───── Data lines ─────

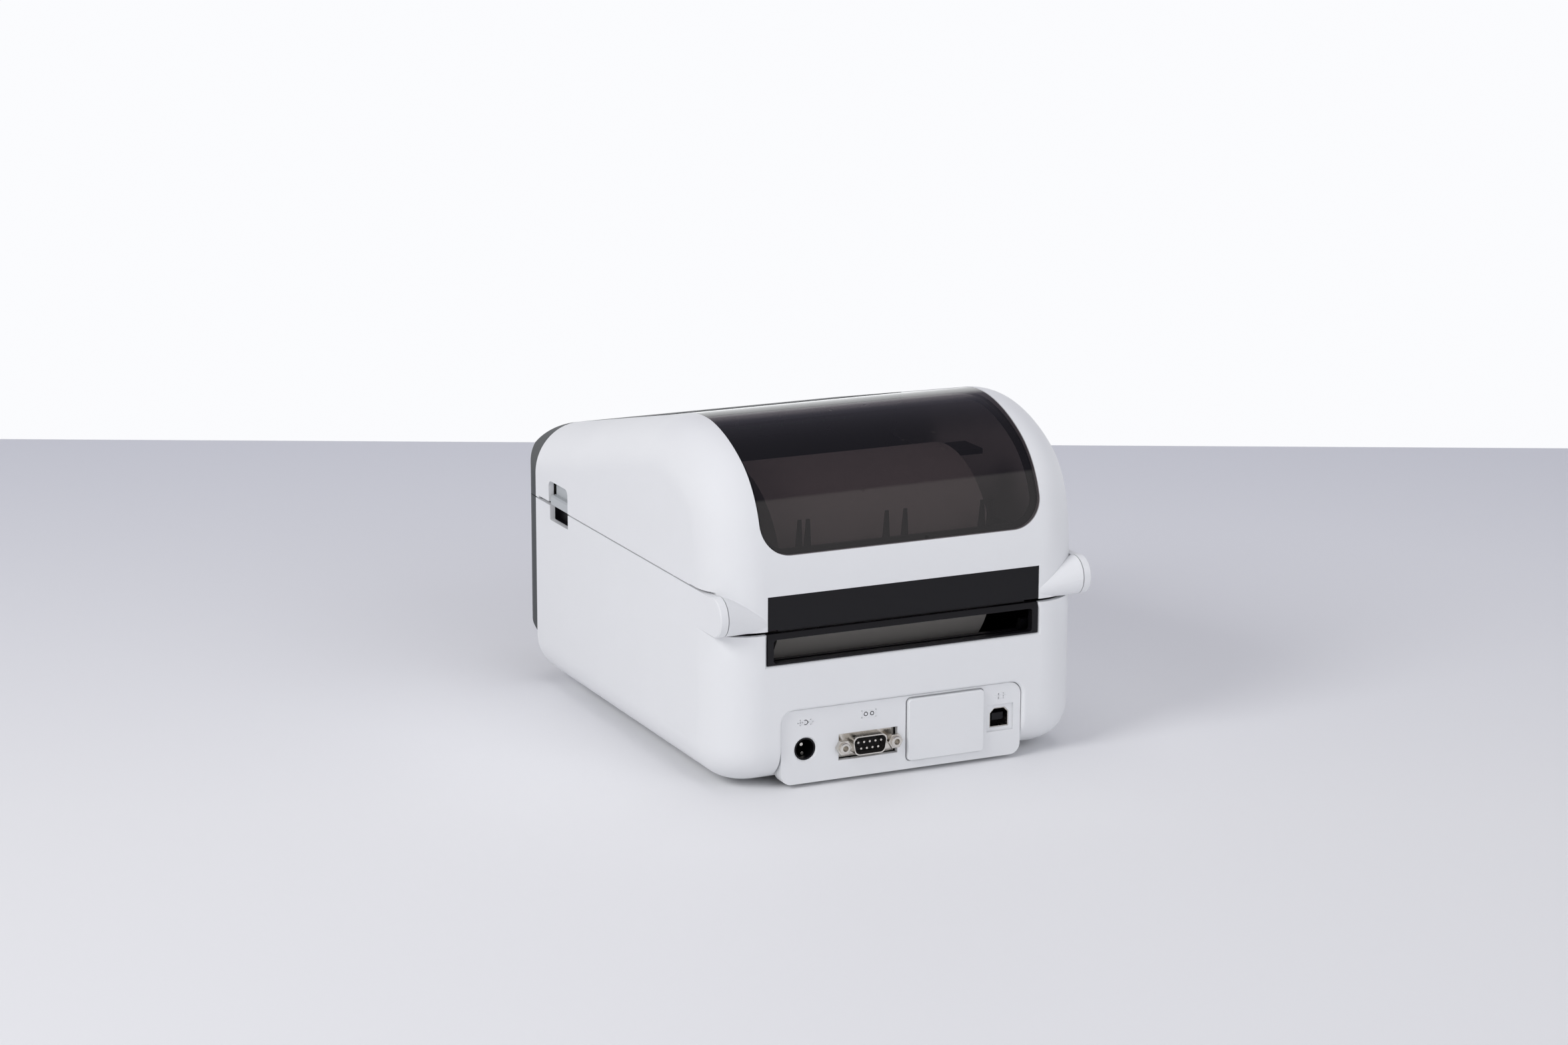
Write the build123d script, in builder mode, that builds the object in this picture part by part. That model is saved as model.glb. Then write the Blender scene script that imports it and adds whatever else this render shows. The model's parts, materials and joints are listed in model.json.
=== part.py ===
from build123d import *
from math import atan2, cos, hypot, pi, radians, sin, sqrt, tan
import os

# Desktop direct-thermal label printer with a hinged cover, as separate pieces.
# Frame: millimetres, +Z up, the label exit faces -Y, the connectors face +Y.
# The origin is on the surface the printer stands on, under the middle of the body.

os.makedirs("parts", exist_ok=True)

# ---------------------------------------------------------------- driving dimensions
width = 180.0                   # over the side faces and hinge caps
half_width = width / 2
front_y = -113.0                # face of the dark front
seam_y = -98.6                  # front edge of the white sides
rear_y = 108.4                  # flat rear face
case_bottom = 3.2               # underside of the case above the table
base_top = 88.8                 # top edge of the lower case
cover_bottom = 89.4             # bottom edge of the cover sides
wall = 2.6                      # white shells
shoulder_radius = 22.0          # shoulders and rear corners
bottom_round = 17.0             # lower rims of the case
toe_round = 20.0                # lower front of the white sides
band_half = half_width - shoulder_radius
slope = 13.0                    # fall of the cover top towards the front, degrees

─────

# Your task:
Extract every line above exactly as it stands.

# Output of the task:
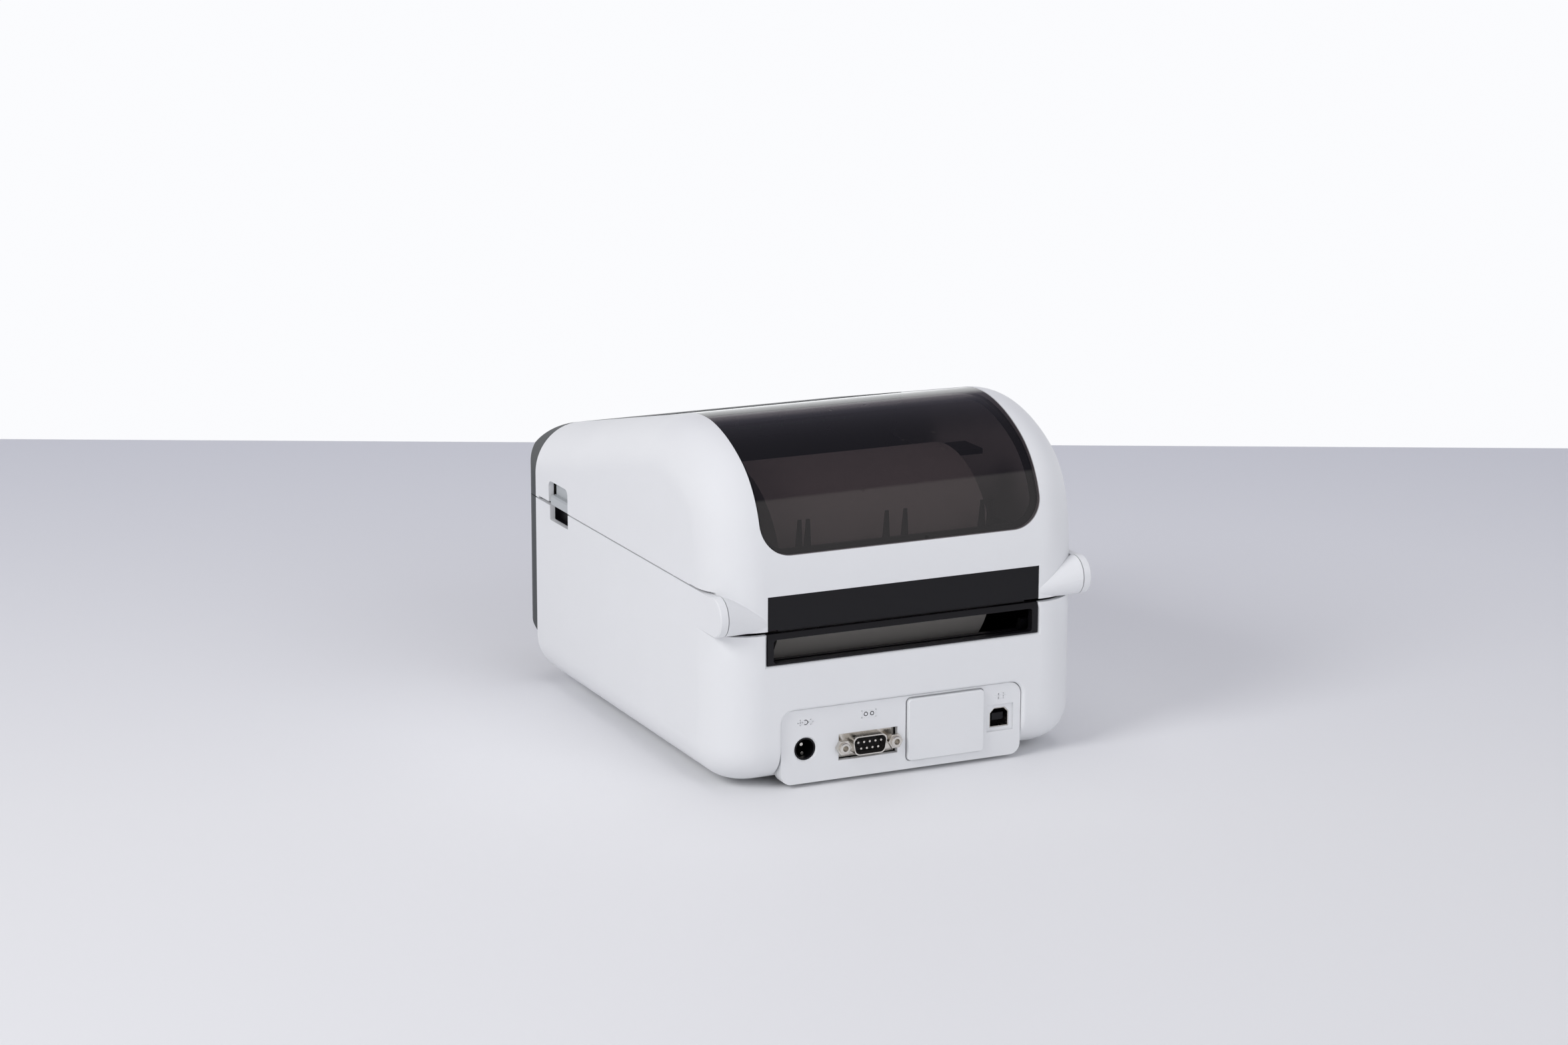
Write the build123d script, in builder mode, that builds the object in this picture part by part. That model is saved as model.glb. Then write the Blender scene script that imports it and adds whatever else this render shows. The model's parts, materials and joints are listed in model.json.
=== part.py ===
from build123d import *
from math import atan2, cos, hypot, pi, radians, sin, sqrt, tan
import os

# Desktop direct-thermal label printer with a hinged cover, as separate pieces.
# Frame: millimetres, +Z up, the label exit faces -Y, the connectors face +Y.
# The origin is on the surface the printer stands on, under the middle of the body.

os.makedirs("parts", exist_ok=True)

# ---------------------------------------------------------------- driving dimensions
width = 180.0                   # over the side faces and hinge caps
half_width = width / 2
front_y = -113.0                # face of the dark front
seam_y = -98.6                  # front edge of the white sides
rear_y = 108.4                  # flat rear face
case_bottom = 3.2               # underside of the case above the table
base_top = 88.8                 # top edge of the lower case
cover_bottom = 89.4             # bottom edge of the cover sides
wall = 2.6                      # white shells
shoulder_radius = 22.0          # shoulders and rear corners
bottom_round = 17.0             # lower rims of the case
toe_round = 20.0                # lower front of the white sides
band_half = half_width - shoulder_radius
slope = 13.0                    # fall of the cover top towards the front, degrees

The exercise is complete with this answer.